>> Start

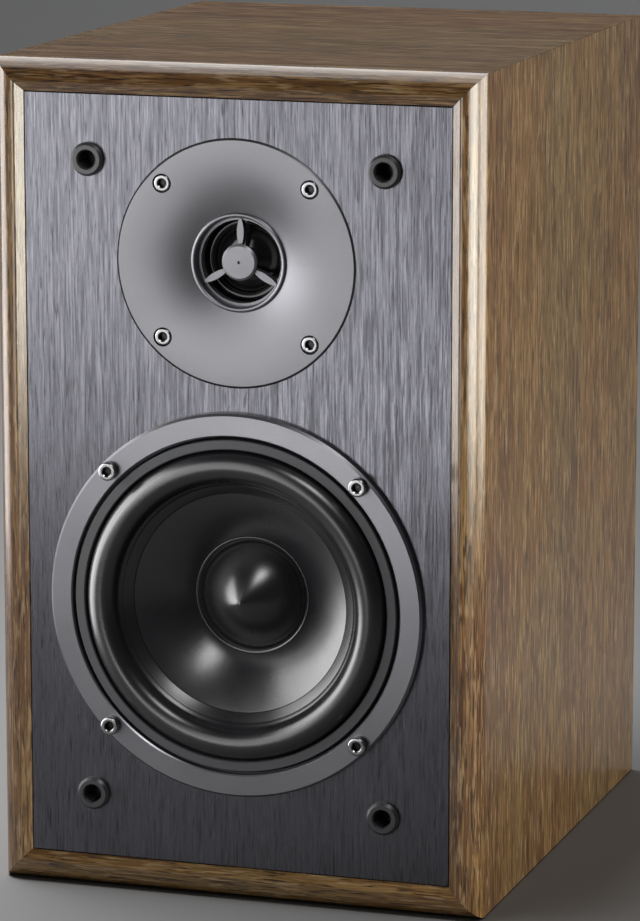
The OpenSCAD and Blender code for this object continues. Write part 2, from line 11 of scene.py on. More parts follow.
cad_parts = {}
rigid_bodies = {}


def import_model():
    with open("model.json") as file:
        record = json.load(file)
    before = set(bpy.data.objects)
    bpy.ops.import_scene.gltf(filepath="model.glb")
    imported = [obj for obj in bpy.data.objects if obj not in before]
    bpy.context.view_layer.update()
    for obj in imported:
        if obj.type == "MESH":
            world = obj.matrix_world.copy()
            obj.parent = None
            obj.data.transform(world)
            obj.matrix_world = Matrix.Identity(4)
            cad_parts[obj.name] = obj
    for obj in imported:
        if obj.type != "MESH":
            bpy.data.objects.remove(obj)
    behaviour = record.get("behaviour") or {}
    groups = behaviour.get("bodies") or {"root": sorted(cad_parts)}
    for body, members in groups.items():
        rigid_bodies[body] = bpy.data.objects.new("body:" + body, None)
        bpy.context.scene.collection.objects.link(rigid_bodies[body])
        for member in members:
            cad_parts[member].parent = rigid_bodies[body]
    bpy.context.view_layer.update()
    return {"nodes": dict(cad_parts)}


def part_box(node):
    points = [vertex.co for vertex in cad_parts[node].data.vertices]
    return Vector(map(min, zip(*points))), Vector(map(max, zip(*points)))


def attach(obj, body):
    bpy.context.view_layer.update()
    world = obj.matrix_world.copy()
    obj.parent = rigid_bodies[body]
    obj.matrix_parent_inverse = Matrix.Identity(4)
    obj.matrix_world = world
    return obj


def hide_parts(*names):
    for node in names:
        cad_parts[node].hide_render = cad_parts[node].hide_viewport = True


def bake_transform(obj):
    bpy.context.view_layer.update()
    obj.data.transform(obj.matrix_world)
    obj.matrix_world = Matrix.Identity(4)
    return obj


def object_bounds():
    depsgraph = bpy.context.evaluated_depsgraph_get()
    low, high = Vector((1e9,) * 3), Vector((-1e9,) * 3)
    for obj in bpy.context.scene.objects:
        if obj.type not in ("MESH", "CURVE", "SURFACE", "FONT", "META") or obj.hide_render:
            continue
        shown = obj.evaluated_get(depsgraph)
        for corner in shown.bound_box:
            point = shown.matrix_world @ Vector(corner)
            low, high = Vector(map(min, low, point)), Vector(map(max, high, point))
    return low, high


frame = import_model()
NODES = frame["nodes"]
MM = 0.001


# ---- Places taken from the frame ----

def middle(node):
    low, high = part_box(node)
    return (low + high) / 2


BAFFLE_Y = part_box("front_baffle")[0].y
RIDGE_TO_BACK = 0.230
RIDGE_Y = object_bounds()[1].y - RIDGE_TO_BACK
WOOFER_Z = middle("woofer_trim_ring").z
TWEETER_Z = middle("tweeter_faceplate").z
# The arc of the cone's front face in a half section, as radius and depth behind the baffle, in mm
CONE_ARC = 90
CONE_CENTRE = (86.21, 81.30)


# ---- Camera ----

CAMERA_LENS = 176.7
CAMERA_RIGHT = 0.5417
CAMERA_AHEAD = 1.5472
CAMERA_HEIGHT = 0.4946
CAMERA_YAW = 18.19
CAMERA_PITCH = -11.24


def add_camera():
    """The camera stands to the right and above, looking down and to the left."""
    data = bpy.data.cameras.new("camera")
    camera = bpy.data.objects.new("camera", data)
    bpy.context.scene.collection.objects.link(camera)
    data.sensor_width = 36
    data.lens = CAMERA_LENS
    data.clip_start = 0.05
    data.clip_end = 50
    camera.location = (CAMERA_RIGHT, RIDGE_Y - CAMERA_AHEAD, CAMERA_HEIGHT)
    yaw = math.radians(CAMERA_YAW)
    pitch = math.radians(CAMERA_PITCH)
    ahead = Vector((-math.sin(yaw) * math.cos(pitch), math.cos(yaw) * math.cos(pitch), math.sin(pitch)))
    camera.rotation_mode = "QUATERNION"
    camera.rotation_quaternion = ahead.to_track_quat("-Z", "Y")
    bpy.context.scene.camera = camera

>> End

Copy out precisely the lines from the line with "for corner in" to the line with "CAMERA_PITCH = -11.24" in the material above, including those two lines and omitting all the rest.

        for corner in shown.bound_box:
            point = shown.matrix_world @ Vector(corner)
            low, high = Vector(map(min, low, point)), Vector(map(max, high, point))
    return low, high


frame = import_model()
NODES = frame["nodes"]
MM = 0.001


# ---- Places taken from the frame ----

def middle(node):
    low, high = part_box(node)
    return (low + high) / 2


BAFFLE_Y = part_box("front_baffle")[0].y
RIDGE_TO_BACK = 0.230
RIDGE_Y = object_bounds()[1].y - RIDGE_TO_BACK
WOOFER_Z = middle("woofer_trim_ring").z
TWEETER_Z = middle("tweeter_faceplate").z
# The arc of the cone's front face in a half section, as radius and depth behind the baffle, in mm
CONE_ARC = 90
CONE_CENTRE = (86.21, 81.30)


# ---- Camera ----

CAMERA_LENS = 176.7
CAMERA_RIGHT = 0.5417
CAMERA_AHEAD = 1.5472
CAMERA_HEIGHT = 0.4946
CAMERA_YAW = 18.19
CAMERA_PITCH = -11.24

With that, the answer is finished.